Even further variety is available by examining different RAID levels. In the simulator, RAID-0 (block striping), RAID-1 (mirroring), RAID-4 (block-striping plus a single parity disk), and RAID-5 (block-striping with rotating parity) are supported.

In this next example, we show how to run the simulator in mirrored mode. We show the answers to save space:

prompt> ./raid.py -R 20 -n 5 -L 1 -c
...
LOGICAL READ from addr:16 size:4096
  read  [disk 0, offset 8]   
 
LOGICAL READ from addr:8 size:4096
  read  [disk 0, offset 4]   

LOGICAL READ from addr:10 size:4096
  read  [disk 1, offset 5]   

LOGICAL READ from addr:15 size:4096
  read  [disk 3, offset 7]   

LOGICAL READ from addr:9 size:4096
  read  [disk 2, offset 4]   

You might notice a few things about this example. First, the mirrored RAID-1 assumes a striped layout (which some might call RAID-10, or stripe of mirrors), where logical block 0 is mapped to the 0th block of disks 0 and 1, logical block 1 is mapped to the 0th blocks of disks 2 and 3, and so forth (in this four-disk example). Second, when reading a single block from a mirrored RAID system, the RAID has a choice of which of two blocks to read. In this simulator, we use a relatively silly way: for even-numbered logical blocks, the RAID chooses the even-numbered disk in the pair; the odd disk is used for odd-numbered logical blocks. This is done to make the results of each run easy to guess for you (instead of, for example, a random choice).

We can also explore how writes behave (instead of just reads) with the -w flag, which specifies the "write fraction" of a workload, i.e., the fraction of requests that are writes. By default, it is set to zero, and thus the examples so far were 100% reads. Let's see what happens to our mirrored RAID when some writes are introduced:

prompt> ./raid.py -R 20 -n 5 -L 1 -w 100 -c
... 
LOGICAL WRITE to  addr:16 size:4096
  write [disk 0, offset 8]     write [disk 1, offset 8]   

LOGICAL WRITE to  addr:8 size:4096
  write [disk 0, offset 4]     write [disk 1, offset 4]   

LOGICAL WRITE to  addr:10 size:4096
  write [disk 0, offset 5]     write [disk 1, offset 5]   

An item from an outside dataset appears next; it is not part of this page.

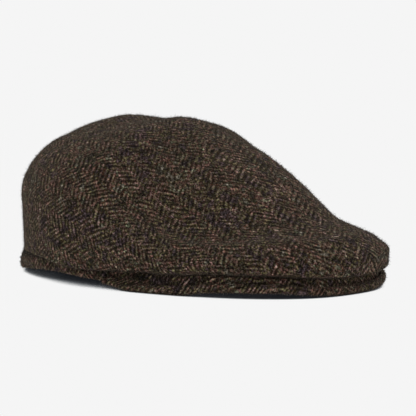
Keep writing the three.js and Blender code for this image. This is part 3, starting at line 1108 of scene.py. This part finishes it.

LOGICAL WRITE to  addr:15 size:4096
  write [disk 2, offset 7]     write [disk 3, offset 7]   

LOGICAL WRITE to  addr:9 size:4096
  write [disk 2, offset 4]     write [disk 3, offset 4]   

With writes, instead of generating just a single low-level disk operation, the RAID must of course update both disks, and hence two writes are issued. Even more interesting things happen with RAID-4 and RAID-5, as you might guess; we'll leave the exploration of such things to you in the questions below.

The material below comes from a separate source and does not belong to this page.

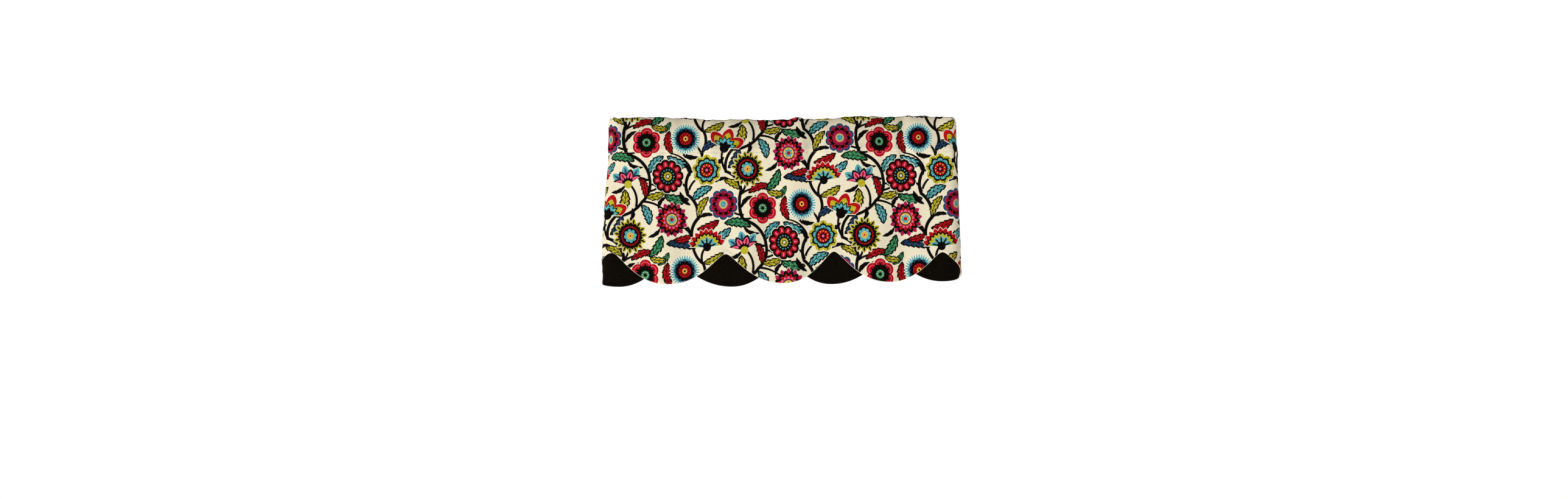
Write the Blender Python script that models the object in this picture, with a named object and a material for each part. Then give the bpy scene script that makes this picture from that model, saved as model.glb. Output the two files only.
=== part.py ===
"""Scalloped window valance: a face panel with a rod pocket over an under panel, both as hung cloth.

Metres, +Z up, the front faces -Y. The origin is at mid width on the crest of the rod pocket, where a
rod would carry it. Both panels follow one path in plan: back from the wall along the left return, round
a corner, across the front, round the other corner and back to the wall. A place on a panel is given by
its distance along that path from the middle of the front, its height, and how far out it stands.
"""
import bpy
import numpy as np

MM = 0.001

# Driving sizes
FRONT_WIDTH = 0.905
RETURN_DEPTH = 0.085
CORNER_RADIUS = 0.025
CLOTH = 0.0015
FACE_Y = -0.012
SEAM_Z = -0.0886
SEAM_TILT = 0.0044
LOWEST_Z = -0.433
LAYER_GAP = 0.0007
COLUMN_STEP = 0.0108

CORNER_AT = FRONT_WIDTH / 2 - CORNER_RADIUS
CORNER_RUN = CORNER_RADIUS * np.pi / 2
CORNER_END = CORNER_AT + CORNER_RUN
RETURN_END = CORNER_END + RETURN_DEPTH - CORNER_RADIUS

# Lower hems in millimetres: at, distance along the path; z, height. Tips and bottoms of the scallops
# take turns, and the under panel's bottoms hang below the face panel's tips.
HEM_COLUMNS = ("at", "z")
FACE_HEM = (
    (-572, -420),
    (-431, -347),
    (-291, -427),
    (-142, -350),
    (6, -424),
    (133, -343.5),
    (272, -421),
    (409, -345),
    (550, -416),
)
UNDER_HEM = (
    (-565, -360),
    (-414, -433),
    (-285, -358),
    (-126, -432.5),
    (5, -355),
    (126, -426),
    (275, -350),
    (409, -419),
    (548, -345),
)
SCALLOP_POWER = 2.15
TIP_ROUNDING = 0.2

# The uneven top edge in millimetres: at, distance along the path; rise above the nominal crest
TOP_COLUMNS = ("at", "rise")
TOP_EDGE = (
    (-527, 1),
    (-446, 0.8),
    (-434, 4),
    (-422, -0.8),
    (-400, 3.3),
    (-355, 4.2),
    (-311, 5.4),
    (-285, 1.6),
    (-248, 2.8),
    (-223, 1.4),
    (-206, -1.5),
    (-185, -2.8),
    (-84, -1.5),
    (-47, -3),
    (16, -1.2),
    (41, 4.2),
    (62, 0),
    (129, 0.2),
    (180, 6.2),
    (242, 6.1),
    (280, 4.5),
    (330, 8),
    (343, 6.2),
    (368, 7.8),
    (395, 4.1),
    (445, 1.8),
    (527, 1),
)

# Soft vertical folds in millimetres: at, crest along the path; spread, half width; seam and hem, how
# far out the crest stands at the pocket seam and at the lower hem
FOLD_COLUMNS = ("at", "spread", "seam", "hem")
FOLDS = (
    (-495, 24, 2, 8),
    (-380, 48, 4, 8),
    (-300, 38, 5, 16),
    (-150, 50, 6, 6),
    (-82, 36, 5, 13),
    (26, 34, 4, 15),
    (130, 46, 5, 5),
    (190, 50, 5, 11),
    (252, 40, 4, 14),
    (350, 38, 6, 4),
    (405, 34, 5, 6),
    (492, 24, 2, 9),
)

# Puckers of the gathered pocket in millimetres: height, length along the path; phase in turns
PUCKER_COLUMNS = ("height", "length", "phase")
PUCKERS = (
    (1.5, 47, 0.10),
    (1.0, 59, 0.35),
    (1.2, 78, 0.65),
)
PUCKER_FADE = 0.35

# How the corners and returns hang, in millimetres: side, left or right; how far out they stand at the
# pocket, at its seam and at the lower hem
SIDE_COLUMNS = ("side", "pocket", "seam", "hem")
SIDES = (
    (-1, -3, -8, 7.5),
    (1, 0, 0, 4),
)
SIDE_FROM = 0.375
SIDE_FULL = 0.44

# The pocket from the seam up the front, over the crest and down to the end of the turned-back flap, in
# millimetres: z, height; back, how far behind the face; side, the same at the corners and returns; top,
# share of the uneven edge; gather, share of the folds and puckers
POCKET_COLUMNS = ("z", "back", "side", "top", "gather")
POCKET = (
    (-72, 1.2, 2.0, 0.2, 1.0),
    (-50, 3.6, 2.0, 0.4, 1.0),
    (-27, 8.8, 1.8, 0.7, 0.9),
    (-9, 15.0, 2.6, 1.0, 0.8),
    (0, 20.5, 6.5, 1.0, 0.7),
    (-6, 24.5, 13.0, 1.0, 0.6),
    (-27, 25.0, 17.0, 0.7, 0.6),
    (-54, 18.5, 15.0, 0.4, 0.7),
    (-77, 6.5, 6.5, 0.1, 0.9),
)
FLAP_BACK = CLOTH + 0.0008
FLAP_TURN = 0.0055

# Rows below the seam: share of the drop from the seam to the hem
FACE_ROWS = (0.22, 0.5, 0.78, 1.0)
# Rows of the under panel: share of its drop, and how far behind the face it hangs in millimetres
UNDER_COLUMNS = ("drop", "back")
UNDER_ROWS = (
    (0.0, 2.5),
    (0.1, 2.9),
    (0.4, 3.2),
    (0.72, 3.5),
    (1.0, 3.6),
)

PRINTED_CLOTH = (0.80, 0.71, 0.53)
BLACK_CLOTH = (0.012, 0.010, 0.010)


def rows(columns, table):
    """Each row of a table as a dictionary from column name to number."""
    return [dict(zip(columns, row)) for row in table]


def column(columns, table, name):
    """One column of a table in millimetres, as an array in metres."""
    return np.array([row[name] for row in rows(columns, table)]) * MM


def path_point(at, out):
    """The plan position at a distance along the path, moved outwards by out: x and y arrays."""
    side = np.sign(at)
    far = np.abs(at)
    turn = np.clip((far - CORNER_AT) / CORNER_RADIUS, 0, np.pi / 2)
    along = np.minimum(far, CORNER_AT)
    beyond = np.maximum(far - CORNER_END, 0)
    x = side * (along + (CORNER_RADIUS + out) * np.sin(turn))
    y = FACE_Y + CORNER_RADIUS - (CORNER_RADIUS + out) * np.cos(turn) + beyond
    return x, y


def path_columns():
    """Places along the path for the mesh columns: one at each turn of the face hem and corner end."""
    keys = {-RETURN_END, -CORNER_END, -CORNER_AT, CORNER_AT, CORNER_END, RETURN_END}
    keys |= {at for at in column(HEM_COLUMNS, FACE_HEM, "at") if abs(at) < RETURN_END}
    keys = sorted(keys)
    places = [keys[0]]
    for start, end in zip(keys, keys[1:]):
        steps = int(np.ceil((end - start) / COLUMN_STEP))
        places.extend(np.linspace(start, end, steps + 1)[1:])
    return np.array(places)


def seam_z(at):
    """Height of the pocket's stitch line, which runs very slightly uphill."""
    return SEAM_Z + SEAM_TILT * at


def top_rise(at):
    """Height of the top edge above the nominal crest, interpolated along the edge."""
    places = column(TOP_COLUMNS, TOP_EDGE, "at")
    return np.interp(at, places, column(TOP_COLUMNS, TOP_EDGE, "rise"))


def hem_z(at, hem):
    """Height of a scalloped hem: from each tip to the next bottom it falls as
    1 - (1 - t) ** power, where t is the share of the way, with the tip rounded off."""
    places = column(HEM_COLUMNS, hem, "at")
    heights = column(HEM_COLUMNS, hem, "z")
    first = np.clip(np.searchsorted(places, at, side="right") - 1, 0, len(places) - 2)
    share = (at - places[first]) / (places[first + 1] - places[first])
    starts_at_tip = heights[first] > heights[first + 1]
    tip = np.maximum(heights[first], heights[first + 1])
    bottom = np.minimum(heights[first], heights[first + 1])
    from_tip = np.where(starts_at_tip, share, 1 - share)
    fall = 1 - (1 - from_tip) ** SCALLOP_POWER
    rounded = np.sqrt(fall**2 + TIP_ROUNDING**2) - TIP_ROUNDING
    return tip + (bottom - tip) * rounded / (np.sqrt(1 + TIP_ROUNDING**2) - TIP_ROUNDING)


def fold_out(at, depth):
    """How far out the cloth stands at a share of the drop below the seam: folds plus fading puckers."""
    out = np.zeros_like(at)
    for fold in rows(FOLD_COLUMNS, FOLDS):
        height = fold["seam"] + (fold["hem"] - fold["seam"]) * depth
        out += height * np.exp(-(((at / MM - fold["at"]) / fold["spread"]) ** 2))
    fade = np.clip(1 - depth / PUCKER_FADE, 0, 1) ** 1.5
    for pucker in rows(PUCKER_COLUMNS, PUCKERS):
        turns = at / MM / pucker["length"] + pucker["phase"]
        out += pucker["height"] * np.sin(2 * np.pi * turns) * fade
    return out * MM


def side_share(at):
    """How much a place belongs to a corner or return: an S-shaped step from 0 on the front to 1."""
    share = np.clip((np.abs(at) - SIDE_FROM) / (SIDE_FULL - SIDE_FROM), 0, 1)
    return share * share * (3 - 2 * share)


def side_out(at, pocket, depth):
    """How far out the corners and returns stand: in the pocket its own value, and below the seam from
    the seam's value to the hem's with 1 - (1 - depth) ** 1.8."""
    out = np.zeros_like(at)
    for row in rows(SIDE_COLUMNS, SIDES):
        held = row["pocket"] if pocket else row["seam"]
        held = held + (row["hem"] - row["seam"]) * (1 - (1 - depth) ** 1.8)
        out += held * (np.sign(at) == row["side"])
    return out * side_share(at) * MM


def hanging_row(at, z, back):
    """Points of one row below the seam, hanging a distance behind the face's own surface."""
    depth = np.clip((seam_z(at) - z) / (SEAM_Z - LOWEST_Z), 0, 1)
    x, y = path_point(at, fold_out(at, depth) + side_out(at, False, depth) - back)
    return np.stack([x, y, z], axis=1)


def pocket_row(at, row):
    """Points of one row of the pocket, from its line in the table."""
    z = row["z"] * MM + row["top"] * top_rise(at) + (1 - row["top"]) * SEAM_TILT * at
    level = np.zeros_like(at)
    back = (row["back"] + (row["side"] - row["back"]) * side_share(at)) * MM
    out = row["gather"] * fold_out(at, level) + side_out(at, True, level)
    x, y = path_point(at, out - back)
    return np.stack([x, y, z], axis=1)


def sheet(name, grid, material):
    """A sheet of cloth as one object: a grid of points, thickened evenly to both sides."""
    count_down, count_along = grid.shape[:2]
    index = np.arange(count_down * count_along).reshape(count_down, count_along)
    corners = [index[:-1, :-1], index[:-1, 1:], index[1:, 1:], index[1:, :-1]]
    faces = np.stack([c.ravel() for c in corners], axis=1)
    mesh = bpy.data.meshes.new(name)
    mesh.from_pydata(grid.reshape(-1, 3).tolist(), [], faces.tolist())
    mesh.materials.append(material)
    mesh.shade_smooth()
    piece = bpy.data.objects.new(name, mesh)
    bpy.context.scene.collection.objects.link(piece)
    thicken = piece.modifiers.new("thickness", "SOLIDIFY")
    thicken.thickness = CLOTH
    thicken.offset = 0
    thicken.use_even_offset = True
    return piece


def cloth_material(name, color, roughness):
    material = bpy.data.materials.new(name)
    material.use_nodes = True
    shader = material.node_tree.nodes["Principled BSDF"]
    shader.inputs["Base Color"].default_value = (*color, 1)
    shader.inputs["Roughness"].default_value = roughness
    shader.inputs["Metallic"].default_value = 0
    return material


def face_panel(at):
    """The printed cloth: from its hem up to the seam, up and over the pocket, and back down its flap."""
    seam = seam_z(at)
    hem = hem_z(at, FACE_HEM)
    flap = np.full_like(at, FLAP_BACK)
    grid = [hanging_row(at, seam + (hem - seam) * share, 0) for share in reversed(FACE_ROWS)]
    grid.append(hanging_row(at, seam, 0))
    grid.extend(pocket_row(at, row) for row in rows(POCKET_COLUMNS, POCKET))
    grid.append(hanging_row(at, seam, flap))
    grid.append(hanging_row(at, seam - FLAP_TURN, flap))
    return sheet("face_panel", np.array(grid), cloth_material("printed_cloth", PRINTED_CLOTH, 0.85))


def under_panel(at):
    """The black cloth: its upper edge meets the flap below the seam, and it hangs behind the face."""
    top = seam_z(at) - FLAP_TURN - LAYER_GAP
    hem = hem_z(at, UNDER_HEM)
    grid = [
        hanging_row(at, top + (hem - top) * row["drop"], row["back"] * MM)
        for row in reversed(rows(UNDER_COLUMNS, UNDER_ROWS))
    ]
    return sheet("under_panel", np.array(grid), cloth_material("black_cloth", BLACK_CLOTH, 0.9))


def main():
    for old in list(bpy.data.objects):
        bpy.data.objects.remove(old)
    at = path_columns()
    face_panel(at)
    under_panel(at)


main()
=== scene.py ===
"""Scalloped window valance: printed cloth with a rod pocket over a plain black layer, with its stitching.

Metres, +Z up, the front faces -Y. The cloth hangs round one path in plan: from the wall along the left
return, round a corner, across the front, round the other corner and back to the wall. A place on the
cloth is its distance along that path from the middle of the front, and how far down or up it lies.
"""
import math
import bpy
import numpy as np
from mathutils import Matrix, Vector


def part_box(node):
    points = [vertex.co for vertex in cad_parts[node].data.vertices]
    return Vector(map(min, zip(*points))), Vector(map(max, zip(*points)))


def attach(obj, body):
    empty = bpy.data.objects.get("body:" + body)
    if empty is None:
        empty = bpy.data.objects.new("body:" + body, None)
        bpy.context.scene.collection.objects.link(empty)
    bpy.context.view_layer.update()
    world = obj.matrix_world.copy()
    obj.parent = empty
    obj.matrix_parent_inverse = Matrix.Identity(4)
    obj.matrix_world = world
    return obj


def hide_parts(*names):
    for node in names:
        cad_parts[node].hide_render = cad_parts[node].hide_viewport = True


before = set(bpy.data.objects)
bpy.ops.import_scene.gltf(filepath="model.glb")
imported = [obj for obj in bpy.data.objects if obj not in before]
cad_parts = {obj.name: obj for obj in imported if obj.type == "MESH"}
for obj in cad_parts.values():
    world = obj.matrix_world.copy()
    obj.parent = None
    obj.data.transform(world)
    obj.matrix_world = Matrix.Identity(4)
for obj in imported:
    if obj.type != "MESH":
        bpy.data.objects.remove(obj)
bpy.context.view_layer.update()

bl_info = {
    "name": "Scalloped window valance",
    "version": (1, 0, 0),
    "blender": (4, 5, 0),
    "location": "3D View > Sidebar > Valance",
    "description": "Printed cloth with a rod pocket over a black under layer, with stitching and soft light",
    "category": "Object",
}

MM = 0.001

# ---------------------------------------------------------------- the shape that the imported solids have
FRONT_WIDTH = 0.905
RETURN_DEPTH = 0.085
CORNER_RADIUS = 0.025
FACE_Y = -0.012
SEAM_Z = -0.0886
SEAM_TILT = 0.0044
LOWEST_Z = -0.433
CORNER_AT = FRONT_WIDTH / 2 - CORNER_RADIUS
CORNER_END = CORNER_AT + CORNER_RADIUS * math.pi / 2
RETURN_END = CORNER_END + RETURN_DEPTH - CORNER_RADIUS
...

The remaining options are discovered via the help flag. They are:

Options:
  -h, --help            show this help message and exit
  -s SEED, --seed=SEED  the random seed
  -D NUMDISKS, --numDisks=NUMDISKS
                        number of disks in RAID
  -C CHUNKSIZE, --chunkSize=CHUNKSIZE
                        chunk size of the RAID
  -n NUMREQUESTS, --numRequests=NUMREQUESTS
                        number of requests to simulate
  -S SIZE, --reqSize=SIZE
                        size of requests
  -W WORKLOAD, --workload=WORKLOAD
                        either "rand" or "seq" workloads
  -w WRITEFRAC, --writeFrac=WRITEFRAC
                        write fraction (100->all writes, 0->all reads)
  -R RANGE, --randRange=RANGE
                        range of requests (when using "rand" workload)
  -L LEVEL, --level=LEVEL
                        RAID level (0, 1, 4, 5)
  -5 RAID5TYPE, --raid5=RAID5TYPE
                        RAID-5 left-symmetric "LS" or left-asym "LA"
  -r, --reverse         instead of showing logical ops, show physical
  -t, --timing          use timing mode, instead of mapping mode
  -c, --compute         compute answers for me

The -C flag allows you to set the chunk size of the RAID, instead of using the default size of one 4-KB block per chunk. The size of each request can be similarly adjusted with the -S flag. The default workload accesses random blocks; use -W sequential to explore the behavior of sequential accesses. With RAID-5, two different layout schemes are available, left-symmetric and left-asymmetric; use -5 LS or -5 LA to try those out with RAID-5 (-L 5).

Finally, in timing mode (-t), the simulator uses an incredibly simple disk model to estimate how long a set of requests takes, instead of just focusing on mappings. In this mode, a random request takes 10 milliseconds, whereas a sequential request takes 0.1 milliseconds. The disk is assumed to have a tiny number of blocks per track (100), and a similarly small number of tracks (100). You can thus use the simulator to estimate RAID performance under some different workloads.